Arab News, Sat, May 25, 2024 | Dhu al-Qadah 17, 1445
Saudi Arabia’s non-oil exports up 3.3%: GASTAT
Saudi Arabia:
Saudi Arabia’s non-oil exports saw an annual rise of 3.3 percent in the first
quarter of 2024, fueled by an increase in the value of re-exports, according to
official data.
According to the General Authority for Statistics,
while national non-oil exports experienced a slight dip of 5.2 percent, the
value of re-exported goods surged by 31.5 percent during the same period.
This trend underscores Saudi Arabia’s burgeoning
role as a logistical hub – a key goal of the Kingdom’s Vision 2030 economic
diversification strategy.
Leveraging its strategic geographic location at
the crossroads of Europe, Asia, and Africa, the Kingdom has invested heavily in
its transport and logistics infrastructure.
Major projects such as the expansion of pivotal
ports and the establishment of logistics zones like the King Salman Energy Park
are designed to streamline the movement of goods and enhance supply chain
efficiency.
Moreover, Saudi Arabia has hosted numerous
international forums and conferences, such as the Supply Chain and Logistics
Conference, to attract global investors and foster dialogue on advancements in
the sector.
On another note, a 4.9 percent uptick in
merchandise exports in March of this year underlined the resilience of the
Kingdom’s export sector amidst global economic fluctuations.
China emerged as a pivotal destination for Saudi
exports, absorbing 14.9 percent of the total in the first quarter of 2024, and
16.4 percent of the total shipment during March alone.

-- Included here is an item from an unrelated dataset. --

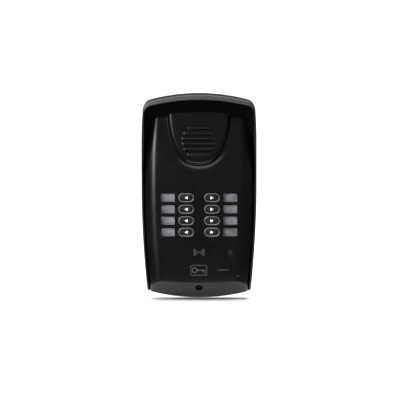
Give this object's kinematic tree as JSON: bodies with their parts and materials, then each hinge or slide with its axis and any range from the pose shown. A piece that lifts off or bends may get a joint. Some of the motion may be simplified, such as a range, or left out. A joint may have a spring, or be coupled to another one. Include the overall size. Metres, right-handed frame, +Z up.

The nation also ranked first for the Kingdom’s
imports in March, constituting 21.2 percent of the total imports, followed by
the US with 8.7 percent and the UAE with 6.9 percent.
Despite a decline, chemical products remained a
significant portion of non-oil exports, constituting 25.1 percent of this sector
in the first three months of 2024, and 28.1 percent of total shipments in March
alone.
This underscores the Kingdom’s focus on leveraging
its petrochemical industry, a key pillar of Vision 2030.
In a separate bulletin, GASTAT highlighted that
non-oil exports and re-exports in March rose by 2.9 percent compared to
February, and slipped by 0.8 percent compared to March 2023.
While national non-oil exports, excluding
re-exports, saw an annual decrease of 6.3 percent in March, the value of
re-exported goods increased by 17.6 percent during the same period.
During the first quarter of 2024, the proportion
of oil exports out of the total value declined from 78.2 percent to 76.1
percent. Imports, on the other hand, increased by 6.4 percent.
In the first quarter, compared to the same period
in 2023, both merchandise exports and non-oil exports, including re-exports,
decreased by 1.4 percent and 0.2 percent respectively.
Meanwhile, imports saw a 0.3 percent decline,
resulting in a 3.8 percent decrease in the merchandise trade balance surplus.
In March, merchandise exports declined by 5.9
percent, largely driven by a 7.3 percent decrease in oil exports, leading to a
drop in the proportion of oil exports from 78.1 percent to 76.9 percent compared
to March 2023.
Conversely, imports increased by 1 percent, while
the surplus of the merchandise trade balance decreased by 17.2 percent compared
to March 2023.
This period also witnessed a slight decrease in
the ratio of non-oil exports, including re-exports, to imports, which fell to
34.7 percent from 35.8 percent in the previous year, attributed to a significant
increase in imports by 6.4 percent, compared to a 3.3 percent rise in non-oil
exports.
In the first three months of this year, China was
the leading source of the Kingdom’s imports at 20.9 percent, followed by the US
at 8.1 percent and the UAE at 6.8 percent. Imports from these and other top
sources accounted for 63.4 percent of the total.
King Abdulaziz Sea Port in Dammam was the major
entry point for goods into the Kingdom, accounting for 27.4 percent of total
imports.
Other key ports included Jeddah Islamic Port with
18.8 percent, King Khalid International Airport in Riyadh with 14.2 percent,
King Abdulaziz International Airport in Jeddah with 8.1 percent, and King Fahad
International Airport in Dammam with 6.1 percent.
Together, these five ports handled 74.6 percent of
the Kingdom’s total merchandise imports.
According to GASTAT, primary imported goods
include machinery, electrical equipment, and parts, constituting 24.1 percent of
total imports, rising by 21.4 percent from March 2023.
King Abdulaziz Sea Port in Dammam played a vital
role as one of the primary ports for goods entering the Kingdom, comprising 28.9
percent of total imports.
Other significant entry points included Jeddah
Islamic Port, King Khalid International Airport in Riyadh, King Abdulaziz
International Airport, and King Fahad International Airport in Dammam.
Together, these five ports accounted for 76.3
percent of the Kingdom’s total merchandise imports in March.